Do this with your body. Do that with your tongue. Don't move your jaw this way: move it that way.  Push, pull and prod. On and on and on. It's endless, ubiquitous, and disheartening.

Manipulation rules in the ass backwards world. Tricks do too. You do a thing you hardly understand—which is akin to rubbing a genie bottle—and hope-to-god something comes out the right way.

Whatever happened to hearing the vowel you are going to make before you speak or sing it? Huh? And how about an Italianate vowel? A vowel that comes from the land of singing—where opera was created? 

Oh no. 

Our American vowels are fine! 

If you think this you don't know your history. Nor are you listening. Your ears and pedagogy might as well be dead.

We hear (ha) about the homogeneity of singing and expression these days, don't we? Sure, the level of singing has improved. Everyone sounds better—and bland. 

(If you don't sound like yourself—a unique self—you quickly become a has-been. Sure, I sound like a times-were-better-then-guy, but how many truly great singers do we have now-a-days? Answer me that. Compared to what was heard up through the 70s—everyone is skating on thin ice with little depth of tone.)

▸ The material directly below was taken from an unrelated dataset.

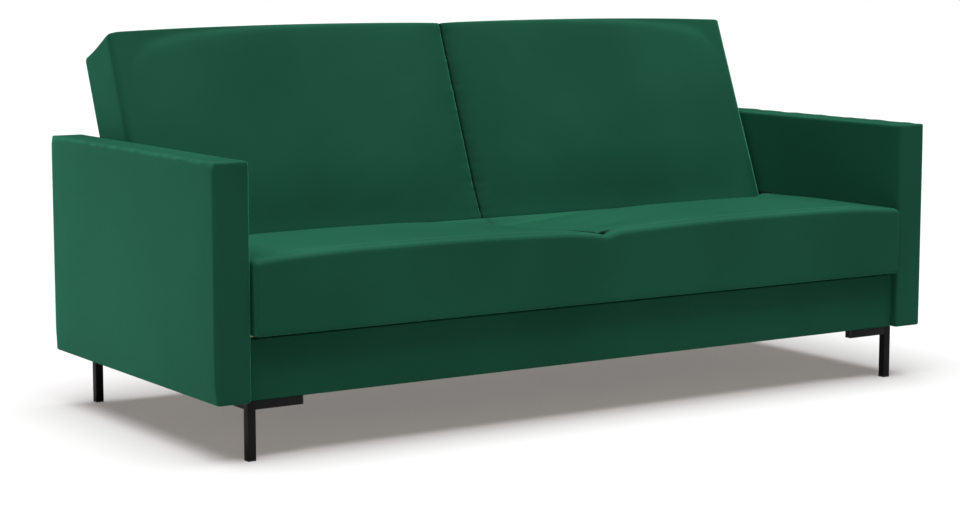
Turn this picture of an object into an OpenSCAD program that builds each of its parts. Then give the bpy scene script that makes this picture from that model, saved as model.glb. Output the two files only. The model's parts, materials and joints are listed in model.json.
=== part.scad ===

The old way goes like this: you become yourself by learning to hear, speak, and sing Italianate vowels. Yeah. You can't do this without first hearing what this means. No. You don't have to sing an Italian art song.

This is what I was taught and have observed with my own two ears.

Sound moves things. 

Muscles for instance. 

We don't move muscles to make sounds. We make sounds—vowels actually—and our muscles move/react—in as much as we decide to go from from side of the room to the other and our legs move. 

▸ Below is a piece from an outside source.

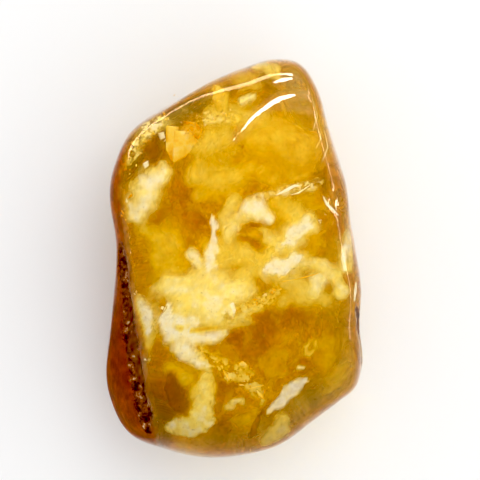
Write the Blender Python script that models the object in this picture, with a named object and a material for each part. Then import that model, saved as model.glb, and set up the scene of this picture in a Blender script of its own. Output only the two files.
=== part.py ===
"""A tumbled, polished amber stone, one solid, lying on its back with its broad face up.

Metres, +Z up. The origin is the middle of the box's underside. +X is the stone's right side and +Y its
narrow end, as seen from above.
"""

import math

import bmesh
import bpy
import numpy as np
from mathutils import Vector, noise

MM = 0.001

# Sizes of the whole stone, in millimetres
THICKNESS = 24.0
FLAT_DEPTH = 0.55          # how far the rounded back would reach below the flat spot that it rests on
BALL_SUBDIVISIONS = 5
SEAM_REACH = (3.2, 1.9)    # faces this close to the seam are split, once for each distance

# The rim seen from above: direction in degrees from +X, and distance from the middle in millimetres
RIM = [
    (0, 17.7), (15, 17.7), (32, 19.1), (46, 21.3), (56, 24.2), (65, 28.1), (72, 30.4), (79, 30.1),
    (88, 28.2), (100, 26.4), (115, 25.0), (131, 24.3), (144, 22.4), (158, 20.3), (172, 18.5),
    (188, 18.5), (204, 20.5), (216, 23.8), (228, 28.0), (238, 30.6), (250, 30.3), (266, 29.9),
    (280, 28.9), (294, 26.7), (306, 26.2), (312, 26.2), (319, 24.8), (330, 21.5), (344, 19.3),
]
# How square each side's section is: 2 is an ellipse, and more is boxier, above and below the rim
UPPER_SQUARENESS = [
    (0, 5.6), (30, 6.0), (50, 7.6), (65, 7.6), (78, 6.4), (95, 6.0), (115, 6.2), (135, 6.8), (160, 6.0),
    (190, 5.2), (235, 5.2), (270, 5.0), (295, 5.2), (315, 5.8), (340, 5.6),
]
LOWER_SQUARENESS = [(0, 2.6), (60, 2.3), (120, 2.4), (180, 2.6), (240, 2.5), (300, 2.4)]
# Height of the rim, the widest line round the stone
RIM_HEIGHT = [(0, 9.5), (45, 9.0), (75, 8.6), (120, 10.2), (180, 8.4), (225, 7.6), (270, 9.0), (315, 9.8)]

# Worn planes that cut the broad face: a point of the plane, the way down it in plan, and its slope
PLANES = [
    {"at": (-14.9, -8.3, 21.6), "down": (-0.990, -0.142), "slope": 1.45, "round": 4.0},
    {"at": (17.2, 4.0, 22.8), "down": (0.97, 0.24), "slope": 1.10, "round": 2.2},
    {"at": (10.6, -23.6, 22.2), "down": (0.56, -0.83), "slope": 0.95, "round": 2.2},
]

# The worn facet at the narrow end: its edge is an arc, seen from above, and it falls away outside the arc
# for headings within the spread, fading over the fade
FACET = {
    "centre": (10.5, 12.5), "radius": 11.0, "height": 23.6, "slope": 0.30, "round": 1.6,
    "heading": 105.0, "spread": 38.0, "fade": 64.0, "lift": 0.8,
}

# Slow swell of a hand-polished face: height, wavelength and direction in degrees
SWELLS = [(0.18, 23.0, 35.0, 0.4), (0.12, 15.0, 118.0, 1.9), (0.05, 9.5, 74.0, 4.1)]

# Shallow hollows: centre, radius and depth
HOLLOWS = [
    {"at": (7.6, 10.6, 23.0), "radius": 3.0, "depth": 0.34},
    {"at": (14.2, 8.0, 21.5), "radius": 2.2, "depth": 0.62},
    {"at": (-7.5, -10.5, 23.0), "radius": 5.0, "depth": 0.22},
    {"at": (-9.5, 15.5, 20.5), "radius": 4.0, "depth": 0.40},
    {"at": (15.6, -21.4, 12.0), "radius": 3.6, "depth": 0.75},
    {"at": (-18.4, 0.5, 13.0), "radius": 4.6, "depth": 0.20},
    {"at": (3.0, 28.0, 5.0), "radius": 5.0, "depth": 0.70},
    {"at": (12.5, 2.0, 2.0), "radius": 6.5, "depth": 0.60},
    {"at": (-13.5, -13.0, 1.5), "radius": 6.0, "depth": 0.50},
]

# The rough seam along the left shoulder: points of its floor with half width and depth there
SEAM = [
    ((-17.3, 1.8, 19.2), 0.5, 0.15),
    ((-17.1, -0.8, 18.9), 1.0, 0.85),
    ((-16.5, -4.0, 18.9), 0.8, 0.60),
    ((-16.1, -7.8, 18.8), 0.9, 0.75),
    ((-16.3, -12.0, 18.6), 1.3, 1.15),
    ((-15.6, -16.1, 18.9), 1.2, 1.05),
    ((-14.7, -19.8, 19.1), 1.1, 0.95),
    ((-13.6, -23.0, 19.4), 1.2, 0.80),
    ((-12.9, -25.4, 18.8), 0.6, 0.20),
]
SEAM_PITS = {"scale": 0.55, "fine_scale": 1.25, "depth": 0.55, "fine_depth": 0.45}

# The patch of rind that the polishing left on the right side
RIND = {
    "at": (18.8, -9.2, 12.5), "half_length": 6.8, "half_height": 3.9, "depth": 0.34, "grain": 0.42,
    "scale": 0.62,
}


def ring(table, angle):
    """Value at an angle in degrees: a periodic cubic curve through the table's (degrees, value) points."""
    angles = np.array([a for a, _ in table], float)
    values = np.array([v for _, v in table], float)
    angles = np.concatenate([angles[-2:] - 360, angles, angles[:3] + 360])
    values = np.concatenate([values[-2:], values, values[:3]])
    slopes = np.gradient(values, angles)
    at = np.mod(angle, 360.0)
    i = np.clip(np.searchsorted(angles, at, side="right") - 1, 0, len(angles) - 2)
    span = angles[i + 1] - angles[i]
    t = (at - angles[i]) / span
    start = (2 * t**3 - 3 * t**2 + 1) * values[i] + (t**3 - 2 * t**2 + t) * span * slopes[i]
    end = (3 * t**2 - 2 * t**3) * values[i + 1] + (t**3 - t**2) * span * slopes[i + 1]
    return start + end


def soft_minimum(a, b, roundness):
    """The lower of two heights, blended where they meet."""
    return (a + b - np.sqrt((a - b) ** 2 + roundness**2)) / 2


def facet_height(px, py):
    """Height of the facet at the narrow end, lifted clear of the stone outside its spread."""
    dx, dy = px - FACET["centre"][0], py - FACET["centre"][1]
    off = np.abs((np.degrees(np.arctan2(dy, dx)) - FACET["heading"] + 180) % 360 - 180)
    share = np.clip((FACET["spread"] + FACET["fade"] - off) / FACET["fade"], 0, 1)
    share = share * share * (3 - 2 * share)
    run = (np.hypot(dx, dy) - FACET["radius"]) * share
    return FACET["height"] - FACET["slope"] * run + FACET["lift"] * (1 - share)


def worn_form(directions):
    """Points of the stone for directions on a unit ball, before its hollows and seam are pressed in."""
    x, y, z = directions.T
    angle = np.degrees(np.arctan2(y, x))
    out, up = np.hypot(x, y), np.abs(z)
    square = np.where(z > 0, ring(UPPER_SQUARENESS, angle), ring(LOWER_SQUARENESS, angle))
    reach = (out**square + up**square) ** (-1 / square)
    radius = ring(RIM, angle) * out * reach
    rim = ring(RIM_HEIGHT, angle)
    px, py = radius * np.cos(np.radians(angle)), radius * np.sin(np.radians(angle))
    top = rim + (THICKNESS - rim) * up * reach
    for plane in PLANES:
        ax, ay, az = plane["at"]
        run = (px - ax) * plane["down"][0] + (py - ay) * plane["down"][1]
        top = np.where(z > 0, soft_minimum(top, az - plane["slope"] * run, plane["round"] * up), top)
    top = np.where(z > 0, soft_minimum(top, facet_height(px, py), FACET["round"] * up), top)
    bottom = rim - (rim + FLAT_DEPTH) * up * reach
    return np.column_stack([px, py, np.where(z > 0, top, bottom)])


def swell(points):
    """Slow waves in the polish, as a height along the surface normal."""
    total = np.zeros(len(points))
    for height, length, heading, phase in SWELLS:
        along = math.cos(math.radians(heading)), math.sin(math.radians(heading)), 0.6
        total += height * np.sin(points @ np.array(along) * 2 * math.pi / length + phase)
    return total


def hollow_depth(points):
    """Depth of the shallow round hollows at each point."""
    total = np.zeros(len(points))
    for hollow in HOLLOWS:
        away = np.linalg.norm(points - np.array(hollow["at"]), axis=1) / hollow["radius"]
        total += hollow["depth"] * np.exp(-(away**2) * 1.6)
    return total


def seam_place(points):
    """(distance from the seam's line, that distance as a share of the half width, and the depth there)."""
    distance = np.full(len(points), np.inf)
    share = np.full(len(points), np.inf)
    depth = np.zeros(len(points))
    for (a, wide_a, deep_a), (b, wide_b, deep_b) in zip(SEAM, SEAM[1:]):
        a, b = np.array(a), np.array(b)
        t = np.clip((points - a) @ (b - a) / ((b - a) @ (b - a)), 0, 1)
        off = np.linalg.norm(points - a - t[:, None] * (b - a), axis=1)
        nearer = off < distance
        distance = np.where(nearer, off, distance)
        share = np.where(nearer, off / (wide_a + (wide_b - wide_a) * t), share)
        depth = np.where(nearer, deep_a + (deep_b - deep_a) * t, depth)
    return distance, share, depth


def lumps(points, scale):
    """Smooth natural lumps, from -1 to 1."""
    return np.array([noise.noise(Vector(p) * scale) for p in points])


def seam_depth(points):
    """The seam's groove, deepest on its line, with uneven pits along it."""
    _, share, depth = seam_place(points)
    pits = 1 + SEAM_PITS["depth"] * lumps(points, SEAM_PITS["scale"]) * 2
    pits += SEAM_PITS["fine_depth"] * lumps(points, SEAM_PITS["fine_scale"])
    return depth * np.clip(pits, 0.15, 2.0) * np.exp(-(share**2) * 1.1)


def rind_share(points):
    """1 in the middle of the patch of rind, fading to 0 at its edge."""
    at = np.array(RIND["at"])
    along = (points[:, 1] - at[1]) / RIND["half_length"]
    rise = (points[:, 2] - at[2]) / RIND["half_height"]
    side = np.clip((points[:, 0] - at[0] + 2.5) / 1.5, 0, 1)
    away = np.sqrt(along**2 + rise**2) + 0.12 * np.sin(points[:, 1] * 2.3) * np.cos(points[:, 2] * 1.9)
    return np.clip((1.1 - away) / 0.35, 0, 1) * side


def rind_depth(points):
    """The rind lies a little below the polish and has a coarse grain."""
    grain = lumps(points, RIND["scale"]) + 0.6 * lumps(points, RIND["scale"] * 2.1)
    return rind_share(points) * (RIND["depth"] + RIND["grain"] * grain)


def positions(bm):
    """The mesh's points as an array."""
    return np.array([v.co for v in bm.verts])


def place_points(bm, points):
    """Moves the mesh's points and works out its normals again."""
    for vert, point in zip(bm.verts, points):
        vert.co = point
    bm.normal_update()


def split_where(bm, near):
    """Splits the ball's edges whose two ends are both marked, and puts the new points on the ball."""
    edges = [e for e in bm.edges if near[e.verts[0].index] and near[e.verts[1].index]]
    bmesh.ops.subdivide_edges(bm, edges=edges, cuts=1, use_grid_fill=True)
    bmesh.ops.triangulate(bm, faces=bm.faces[:])
    for vert in bm.verts:
        vert.co.normalize()
    bm.verts.index_update()


def split_near_features(bm):
    """Gives the parts of the ball that will hold the seam and the rind enough points for their relief."""
    for reach in SEAM_REACH:
        form = worn_form(positions(bm))
        near = seam_place(form)[0] < reach
        if reach == SEAM_REACH[0]:
            near |= rind_share(form) > 0
        split_where(bm, near)


def amber_material():
    """Honey amber, polished and see-through."""
    material = bpy.data.materials.new("honey_amber")
    material.use_nodes = True
    shader = material.node_tree.nodes["Principled BSDF"]
    shader.inputs["Base Color"].default_value = (0.62, 0.32, 0.03, 1.0)
    shader.inputs["Roughness"].default_value = 0.08
    shader.inputs["Metallic"].default_value = 0.0
    shader.inputs["IOR"].default_value = 1.54
    shader.inputs["Transmission Weight"].default_value = 0.6
    return material


def build_stone(collection):
    """A ball drawn out to the worn form, then its hollows, seam, rind and flat spot."""
    bm = bmesh.new()
    bmesh.ops.create_icosphere(bm, subdivisions=BALL_SUBDIVISIONS, radius=1.0)
    bm.verts.index_update()
    split_near_features(bm)
    place_points(bm, worn_form(positions(bm)))

    points = positions(bm)
    normals = np.array([v.normal for v in bm.verts])
    rise = swell(points) - hollow_depth(points) - seam_depth(points) - rind_depth(points)
    points = points + normals * rise[:, None]
    points[:, 2] = np.maximum(points[:, 2], 0.0)
    low, high = points.min(axis=0), points.max(axis=0)
    points[:, :2] -= (low[:2] + high[:2]) / 2
    place_points(bm, points * MM)

    mesh = bpy.data.meshes.new("amber_stone")
    bm.to_mesh(mesh)
    bm.free()
    mesh.shade_smooth()
    stone = bpy.data.objects.new("amber_stone", mesh)
    stone.data.materials.append(amber_material())
    collection.objects.link(stone)
    return stone


def main():
    for old in list(bpy.data.objects):
        bpy.data.objects.remove(old)
    collection = bpy.data.collections.new("amber_stone")
    bpy.context.scene.collection.children.link(collection)
    build_stone(collection)


main()
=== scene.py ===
import math
import bpy
import numpy as np
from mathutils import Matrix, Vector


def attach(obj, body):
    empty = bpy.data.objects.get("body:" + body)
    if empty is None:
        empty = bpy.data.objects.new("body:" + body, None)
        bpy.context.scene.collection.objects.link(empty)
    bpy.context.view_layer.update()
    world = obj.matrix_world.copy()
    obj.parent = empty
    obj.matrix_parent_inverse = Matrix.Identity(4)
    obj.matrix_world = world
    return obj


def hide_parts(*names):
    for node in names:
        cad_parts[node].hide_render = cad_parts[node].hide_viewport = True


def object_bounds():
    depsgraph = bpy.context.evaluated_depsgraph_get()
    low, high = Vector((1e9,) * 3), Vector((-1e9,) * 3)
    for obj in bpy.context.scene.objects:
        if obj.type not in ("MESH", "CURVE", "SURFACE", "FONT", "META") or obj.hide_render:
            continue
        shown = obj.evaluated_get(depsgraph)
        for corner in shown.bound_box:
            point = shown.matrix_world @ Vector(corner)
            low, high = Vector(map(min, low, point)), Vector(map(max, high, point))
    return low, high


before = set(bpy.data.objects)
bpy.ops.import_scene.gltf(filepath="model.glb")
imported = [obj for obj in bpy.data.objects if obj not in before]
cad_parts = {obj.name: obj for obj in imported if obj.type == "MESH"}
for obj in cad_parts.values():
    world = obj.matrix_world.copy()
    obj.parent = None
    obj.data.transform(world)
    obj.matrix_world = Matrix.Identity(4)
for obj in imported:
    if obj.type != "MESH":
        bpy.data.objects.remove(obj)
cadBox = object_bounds()
mm = 0.001


def gradientNoise(points, seed):
    # Perlin noise: a random slope at each lattice corner, and the eight corners' heights blended by
    # 6t^5 - 15t^4 + 10t^3 along each axis. About -0.8 to 0.8.
    slopes = np.random.default_rng(seed).normal(size=(24, 24, 24, 3))
    slopes /= np.linalg.norm(slopes, axis=-1, keepdims=True)
    cell = np.floor(points).astype(int)
    part = points - cell
    blend = part**3 * (part * (part * 6 - 15) + 10)
    total = np.zeros(len(points))
    for corner in np.ndindex(2, 2, 2):
        at = (cell + corner) % 24
        height = (slopes[at[:, 0], at[:, 1], at[:, 2]] * (part - corner)).sum(1)
        share = np.where(np.array(corner) == 1, blend, 1 - blend).prod(1)
        total += height * share
    return total * 1.5


def clumps(points, size, seed, octaves=4, gain=0.55):
    # Sum of gradientNoise at size, size / 2.1, size / 4.4 ..., each gain times as strong
    total, strength = np.zeros(len(points)), 1.0
    for octave in range(octaves):
        total += strength * gradientNoise(points / size + 7.3 * octave, seed + octave)
        size, strength = size / 2.1, strength * gain
    return total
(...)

(You'd think this was apparent to everyone, but it's not. We have lots of people staring into computer screens today trying to make things look right without first knowing what it means to sound right first.)

It's that simple. 

Intent comes first. 

Intent in singing means learning to hear vowels and consonants. Not tone. VOWELS. They are monitored by the ear/brain after having been conceived via the ear—an ear that is able to zoom in on Italianate tonal values. 

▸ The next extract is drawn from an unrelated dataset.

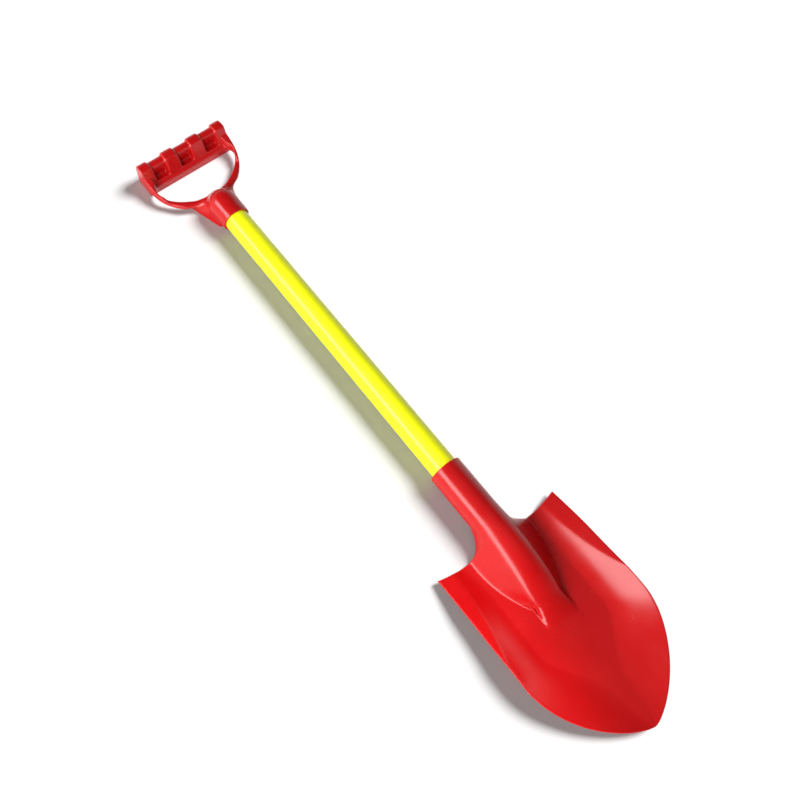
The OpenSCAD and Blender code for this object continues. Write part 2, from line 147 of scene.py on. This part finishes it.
# Distances under which points are merged, in metres, and angles that stay smooth, in degrees
MERGE = 0.00001
CAD_MERGE = 0.000002
BLADE_SMOOTH = 40.0
SOCKET_SMOOTH = 35.0


def clamp(value):
    """A value kept between 0 and 1."""
    return max(0.0, min(1.0, value))


def smooth_step(value):
    """An even rise from 0 to 1 without a crease at either end."""
    t = clamp(value)
    return t * t * (3.0 - 2.0 * t)


def share_along(x):
    """How far along the blade a place is, 0 at the shoulders and 1 at the point."""
    return (x - SHOULDER_X) / BLADE_LENGTH


def half_width(x):
    """Half the blade's width at a place along the shaft."""
    s = share_along(x)
    swell = math.sin(math.pi / 2 * clamp(s / WIDEST_SHARE))
    side = SHOULDER_HALF + (WIDEST_HALF - SHOULDER_HALF) * swell
    point = clamp((s - POINT_SHARE) / (1.0 - POINT_SHARE))
    return side * max(0.0, 1.0 - point ** POINT_POWER) ** POINT_FULLNESS


def front_line(a):
    """Where the blade begins, at a distance from its middle line."""
    if a <= NECK_Y:
        return NECK_X
    if a < FLARE_END_Y:
        t = clamp((a - SOCKET_R) / FLARE_WIDTH)
        return FLARE_X + FLARE_LENGTH * math.sqrt(1.0 - (1.0 - t) ** 2)
    wing = (a - FLARE_END_Y) / (SHOULDER_HALF - FLARE_END_Y)
    return DIP_X - SHOULDER_DIP * wing ** 2


def rounding(turn, distance, radius):
    """How much a crease is lowered or raised near itself when its edge is rounded."""
    return max(0.0, turn) / 2.0 * (math.hypot(distance, radius) - abs(distance))


def dish_height(x, y):
    """The floor with the side walls that rise from it and their flatter lips."""
    s = share_along(x)
    half = max(half_width(x), TIP_HALF)
    near = clamp((x - SHOULDER_X) / START_LENGTH)
    start = WALL_START_SHARE + (SHOULDER_START_SHARE - WALL_START_SHARE) * (1.0 - near) ** 2
    scoop = smooth_step((s - POINT_START_FROM) / (POINT_START_TO - POINT_START_FROM))
    start -= (WALL_START_SHARE - POINT_START_SHARE) * scoop
    rise = SIDE_RISE * (1.0 - clamp((s - WIDEST_SHARE) / (1.0 - WIDEST_SHARE)) ** FALL_POWER)
    lip = LIP_WIDTH * (1.0 - clamp((x - SHOULDER_X) / LIP_LENGTH) ** LIP_POWER)
    lip_slope = LIP_SLOPE_NEAR + (LIP_SLOPE - LIP_SLOPE_NEAR) * near
    run = 1.0 - min(start, WALL_START_SHARE)
    q = clamp(abs(y) / half)
    edge = 1.0 - lip / half
    edge_run = max(0.0, edge - start) / run
    edge_slope = rise * WALL_POWER * edge_run ** (WALL_POWER - 1.0) / (run * half)
    beyond = (q - edge) * half
    if beyond < 0.0:
        wall = rise * (max(0.0, q - start) / run) ** WALL_POWER
    else:
        wall = rise * edge_run ** WALL_POWER + lip_slope * beyond
    lip_round = LIP_ROUND * min(1.0, lip / LIP_FULL_ROUND_WIDTH)
    wall -= rounding(edge_slope - lip_slope, beyond, lip_round)
    lift = POINT_RISE * max(0.0, (s - LIFT_SHARE) / (1.0 - LIFT_SHARE)) ** 2
    return FLOOR_TOP + lift + wall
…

The canny teacher gives these vowels to the student without even telling the student what he/she is doing. 


Living example. 

This is how it was done in the 18th century. From god's mouth (the teacher) to the student's ear. Back and forth until the seed is planted in the ear/brain—one that must grow. 

One huge hint is contained in Klein's manual (which you can find in the right hand column). He calls it "singing position". Get this right and you have something you can build on. Call it whatever you like as moderns do—a combination of head and chest function—blah, blah, blah—the brain doesn't care.

It's ear training—not muscle training—which is—yes, you guessed it—ass backwards.